Communicate Effectively with the Co-Parent
Effective communication with the co-parent is essential in resolving conflicts and promoting a healthy co-parenting relationship. Establishing clear channels of communication, such as regular meetings or utilizing communication platforms, can facilitate constructive dialogue. It is important to approach discussions to find common ground and maintain open lines of communication for the child's benefit.
Maintain Thorough Documentation
Maintaining detailed and accurate documentation is crucial to navigating child custody cases. Keeping records of all interactions and agreements helps establish a clear timeline of events and can be valuable evidence if disputes arise. Documenting instances of non-compliance or misconduct by the other parent can provide support for necessary legal actions.

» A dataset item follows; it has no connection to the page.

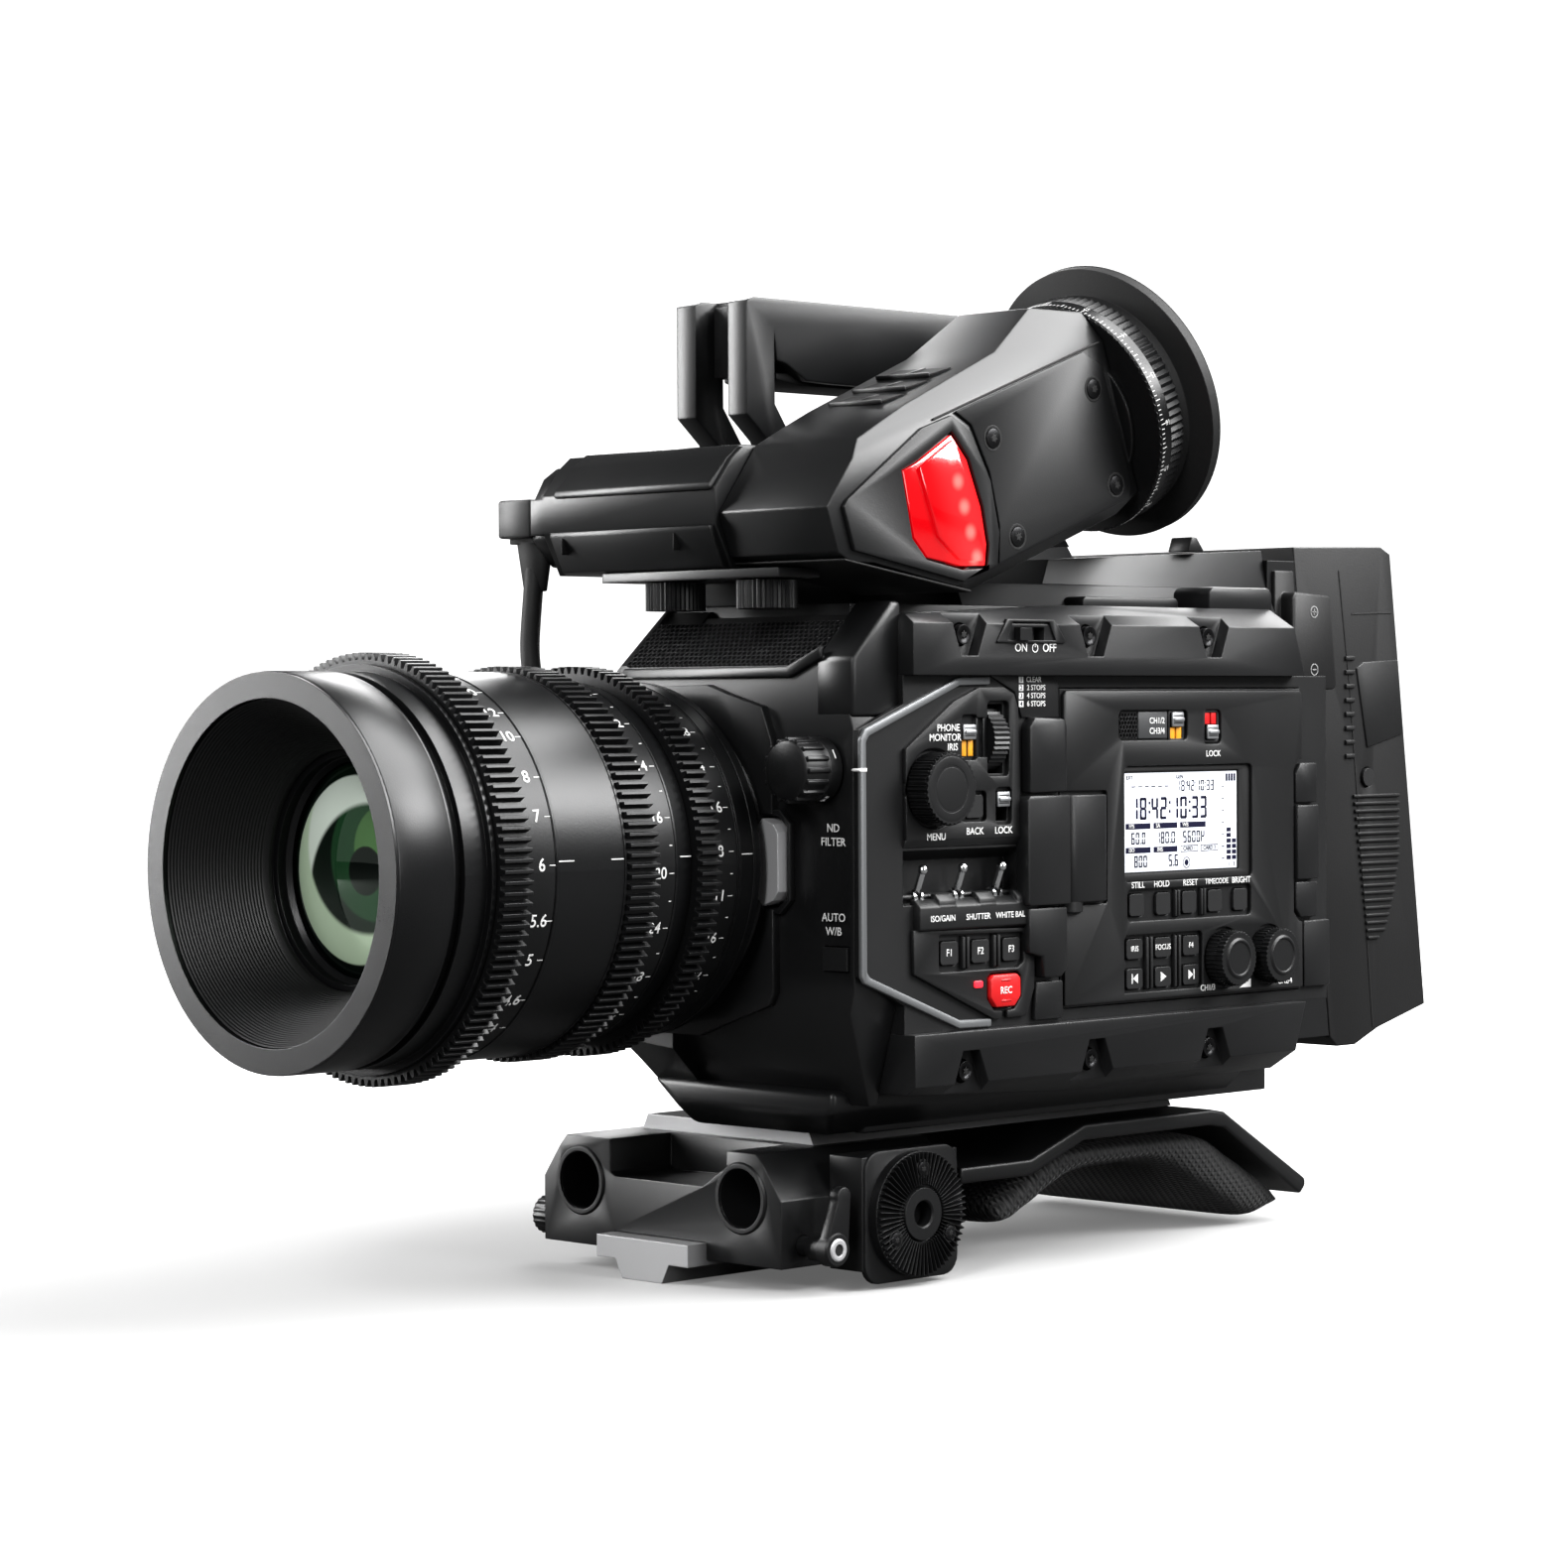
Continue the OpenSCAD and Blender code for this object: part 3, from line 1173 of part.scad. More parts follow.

Develop a Long-Distance Parenting Plan
Developing a long-distance parenting plan is crucial when faced with relocation.
Consider factors such as:
- The distance between the parents' residences,
- The level of involvement of each parent in day-to-day activities,
- The existing custody arrangement,
- The parents' relationship, and
- The child's age
By proactively addressing these considerations and creating a comprehensive long-distance parenting plan, parents can help maintain strong connections between the child and both parents, mitigating the challenges that distance can present.
Seek Legal Guidance
One of the most critical steps in overcoming common challenges in child custody cases is seeking the guidance of an experienced family law attorney. They have in-depth knowledge of the legal intricacies surrounding child custody and can provide valuable advice tailored to the specific circumstances.
A lawyer can help navigate complex legal procedures, ensure compliance with relevant laws and regulations, and advocate for the child's best interests. Having an attorney can provide reassurance and support.